STOC selects snippets by sliding window in the sequence dimension and averaging across layers, without exploring layer-specific or head-specific selection strategies—potentially more precise attention attribution methods exist.
Real-world experiments use models up to Qwen2.5-1.7B; scalability to 10B+ models and the scaling law between replay ratio and model size remain open questions.

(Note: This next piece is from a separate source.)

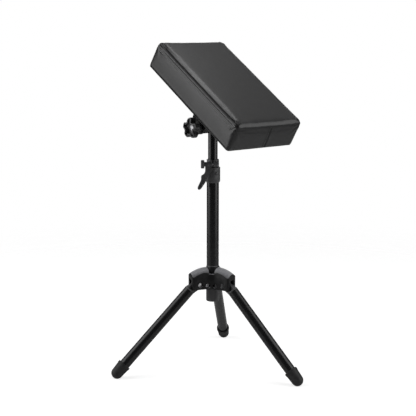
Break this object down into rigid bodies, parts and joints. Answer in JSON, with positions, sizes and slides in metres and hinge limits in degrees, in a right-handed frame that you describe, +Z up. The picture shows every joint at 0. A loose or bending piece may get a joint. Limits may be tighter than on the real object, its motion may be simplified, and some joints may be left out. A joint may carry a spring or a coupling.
{
  "type": "tattoo arm rest stand",
  "caption": "Folding tripod stand with a telescopic clamped post and a padded arm rest that tilts on a cross bolt held by a star knob.",
  "frame": {"origin": "on the floor, under the middle of the whole stand as seen from above", "axes": "+Z up along the post, -Y towards the front, where the clamp lever and two of the legs are"},
  "size_m": [0.4976, 0.5068, 0.8605],
  "materials": {
    "tube_paint": "satin",
    "hub_cast": "satin",
    "black_plastic": "matte",
    "white_plastic": "matte",
    "black_rubber": "matte",
    "zinc_steel": "plated",
    "dark_steel": "blackened",
    "bright_insert": "polished",
    "plywood": "raw",
    "foam": "open cell",
    "pad_leather": "satin",
    "under_fabric": "woven"
  },
  "bodies": {
    "base": {"hub": "hub_cast", "lower_tube": "tube_paint", "tube_cap": "black_plastic", "pivot_screws": "zinc_steel", "stop_screws": "zinc_steel", "leg_nuts": "dark_steel", "clamp_collar": "black_plastic", "collar_screw": "zinc_steel", "guide_bush": "black_plastic", "clamp_bolt": "zinc_steel", "round_nut": "black_plastic"},
    "leg_left": {"leg_tube_left": "tube_paint", "leg_tongue_left": "black_plastic", "foot_left": "black_rubber"},
    "leg_right": {"leg_tube_right": "tube_paint", "leg_tongue_right": "black_plastic", "foot_right": "black_rubber"},
    "leg_rear": {"leg_tube_rear": "tube_paint", "leg_tongue_rear": "black_plastic", "foot_rear": "black_rubber"},
    "lever": {"clamp_lever": "black_plastic"},
    "glide": {"glide_bush": "white_plastic"},
    "post": {"upper_tube": "tube_paint", "cross_tube": "tube_paint", "cross_bushes": "black_plastic", "friction_washers": "black_rubber"},
    "pad": {"pad_bracket": "tube_paint", "tilt_bolt": "zinc_steel", "knob_washer": "zinc_steel", "bracket_screws": "zinc_steel", "t_nuts": "zinc_steel", "pad_board": "plywood", "pad_foam": "foam", "pad_cover": "pad_leather", "under_cloth": "under_fabric"},
    "knob": {"star_knob": "black_plastic", "knob_insert": "bright_insert"}
  },
  "joints": [
    {"name": "leg_left_fold", "type": "hinge", "parent": "base", "child": "leg_left", "pos_m": [-0.03637, -0.04868, 0.23023], "axis": [0.5, -0.866, 0], "range_deg": [0, 45.2]},
    {"name": "leg_right_fold", "type": "hinge", "parent": "base", "child": "leg_right", "pos_m": [0.03637, -0.04868, 0.23023], "axis": [0.5, 0.866, 0], "range_deg": [0, 45.2]},
    {"name": "leg_rear_fold", "type": "hinge", "parent": "base", "child": "leg_rear", "pos_m": [0, 0.01432, 0.23023], "axis": [-1, 0, 0], "range_deg": [0, 45.2]},
    {"name": "height_slide", "type": "slide", "parent": "base", "child": "glide", "axis": [0, 0, 1], "range_m": [-0.065, 0.22]},
    {"name": "post_swivel", "type": "hinge", "parent": "glide", "child": "post", "pos_m": [0, -0.02768, 0.55028], "axis": [0, 0, 1], "continuous": true},
    {"name": "pad_tilt", "type": "hinge", "parent": "post", "child": "pad", "pos_m": [0, -0.02768, 0.64603], "axis": [0.6691, 0.7431, 0], "range_deg": [-123, 57]},
    {"name": "knob_turn", "type": "hinge", "parent": "pad", "child": "knob", "pos_m": [0, -0.02768, 0.64603], "axis": [0.6691, 0.7431, 0], "continuous": true},
    {"name": "clamp_lever_turn", "type": "hinge", "parent": "base", "child": "lever", "pos_m": [-0.00215, -0.05162, 0.55028], "axis": [-0.9925, -0.1219, 0], "range_deg": [0, 110]}
  ]
}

vs LAMOL (Sun 2020): Both are generative replay, but LAMOL uses special tokens as prompts for free-form generation; STOC uses attention attribution to find truly "knowledge-dense" snippets, generating content closer to the old distribution.
vs EWC (Kirkpatrick 2017): Classic regularization method; this work proves from an eigenvalue perspective that under cFKA, it can only "slow forgetting" but not "suppress forgetting."
vs Allen-Zhu & Li "Physics of LM" series: This work adopts the same synthetic Biography task and hFTA/sFTA/EM metric system, but for the first time extends training dynamics to the CPT stage and designs a new algorithm accordingly.

Rating¶

Novelty: ⭐⭐⭐⭐ Provides closed-form dynamics for cFKA and designs attention-based replay accordingly, forming a complete theory → algorithm chain.
Experimental Thoroughness: ⭐⭐⭐⭐ Covers synthetic + KnowEdit + IndustryCorpus real legal corpora + Pythia/Qwen at multiple scales + three parameter update strategies; coverage is solid but maximum scale is small.
Writing Quality: ⭐⭐⭐⭐ Theoretical derivations are clear; Figure 1's "PT validate → CPT analyze → algorithm propose" roadmap makes the long paper readable.
Value: ⭐⭐⭐⭐ Directly usable tool for industrial CPT teams (STOC is plug-and-play), also provides a citable argument for "why EWC doesn't work," with both theoretical and engineering value.